Far from recovering, as many other economies were buy then, in 1937 the U.S. Economy went into another tailspin and entered its Depression within the Depression (sometimes, deservedly, called the Roosevelt Recession).

WW2 did not end the U.S. Depression. This much is true. But with 12 million American men still unemployed when the European war broke out, it had far from ended.

In other parts of the world however it certainly had ended. Mind you, these were the places that had most thoroughly rejected the nostrums of Keynes.

Peter Cresswell said...

@Fentex: Yes, you're right about the error of taking the measure of activity as the measure of wealth.

It's the error of thinking that busy-work constitutes riches.

Fentex said...

Just because the U.S economy took a dip again doesn't mean it hadn't recovered to it's previous wealth by 1937.

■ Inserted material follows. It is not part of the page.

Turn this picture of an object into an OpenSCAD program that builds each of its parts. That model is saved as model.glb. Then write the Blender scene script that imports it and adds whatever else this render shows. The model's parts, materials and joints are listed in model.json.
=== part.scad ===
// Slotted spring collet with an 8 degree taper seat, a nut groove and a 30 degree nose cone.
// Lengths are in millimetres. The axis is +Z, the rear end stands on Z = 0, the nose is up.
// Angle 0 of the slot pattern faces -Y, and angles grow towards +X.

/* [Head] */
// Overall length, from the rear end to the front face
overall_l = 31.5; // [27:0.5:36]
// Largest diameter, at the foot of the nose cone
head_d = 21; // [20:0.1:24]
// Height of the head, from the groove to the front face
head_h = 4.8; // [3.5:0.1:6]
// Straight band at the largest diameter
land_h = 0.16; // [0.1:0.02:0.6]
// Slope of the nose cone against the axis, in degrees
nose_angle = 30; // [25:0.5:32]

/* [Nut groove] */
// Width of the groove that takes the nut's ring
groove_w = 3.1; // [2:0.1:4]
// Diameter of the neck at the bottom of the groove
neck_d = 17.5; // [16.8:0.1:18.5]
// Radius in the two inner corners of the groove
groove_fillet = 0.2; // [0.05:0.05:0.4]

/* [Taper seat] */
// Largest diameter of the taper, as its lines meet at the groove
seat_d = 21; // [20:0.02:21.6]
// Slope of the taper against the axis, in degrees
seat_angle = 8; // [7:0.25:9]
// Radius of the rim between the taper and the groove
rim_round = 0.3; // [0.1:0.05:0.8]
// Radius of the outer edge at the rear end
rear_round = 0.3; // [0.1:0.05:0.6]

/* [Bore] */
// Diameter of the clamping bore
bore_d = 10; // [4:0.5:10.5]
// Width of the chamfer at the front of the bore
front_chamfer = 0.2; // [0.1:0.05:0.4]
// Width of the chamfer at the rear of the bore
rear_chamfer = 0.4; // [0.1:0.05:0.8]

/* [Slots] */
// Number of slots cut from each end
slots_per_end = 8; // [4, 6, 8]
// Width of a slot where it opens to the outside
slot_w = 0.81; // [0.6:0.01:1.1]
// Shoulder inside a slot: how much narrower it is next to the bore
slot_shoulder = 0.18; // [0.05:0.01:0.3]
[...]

The measure of unemployment was still unenviable and took a nasty increase in 1938 but that's not a measure of national wealth and to use it as such is to support the argument of beneficial broken windows - because the activity it stirs will also reduce unemployment though not increase over-all wealth.

Peter Cresswell said...

@Fentex:

The Depression Within the Depression was a real one. But the 1937 "recovery" was only a phony baloney boom built on sand, i.e, on government "stimulus."

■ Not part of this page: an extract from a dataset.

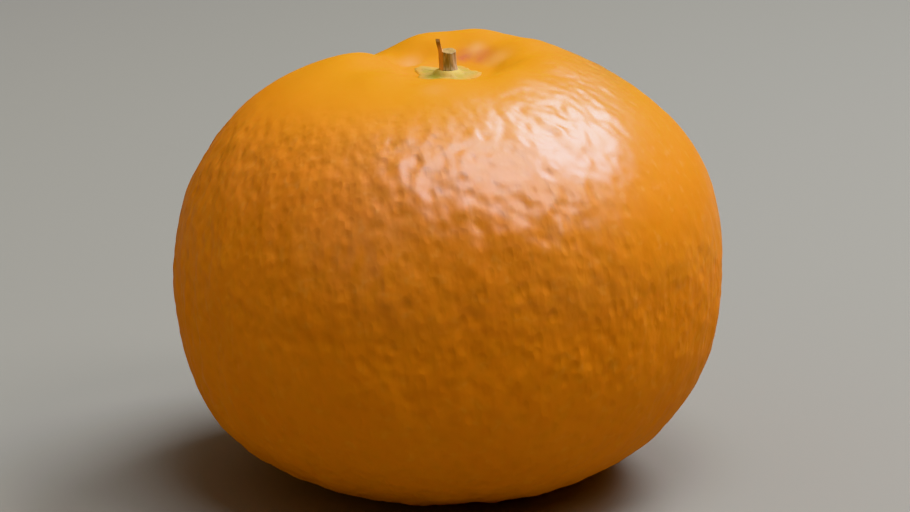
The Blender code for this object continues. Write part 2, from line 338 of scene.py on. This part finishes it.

Writing in the Saturday Evening Post in 1938, journalist Garet Garrett had this to say:

"All through the rise in American production, even when it was at the top in 1937, there was a sign of weakness in it. The high output was of such things as the economist calls nondurable goods, meaning the things we make today and consume tomorrow. Of durable goods, meaning such things as machinery, power plants, industrial buildings and houses, the great deficit that had accrued in the depression years 1929-32 was never made up. This means that in order to reach again the level of 1928 in the production of nondurable goods, we were using very largely the equipment we already had, and wearing it out. As far as we did that, we were eating our tools. Through five years of recovery, ending suddenly in another depression, it is doubtful the total wealth of this country was increased at all."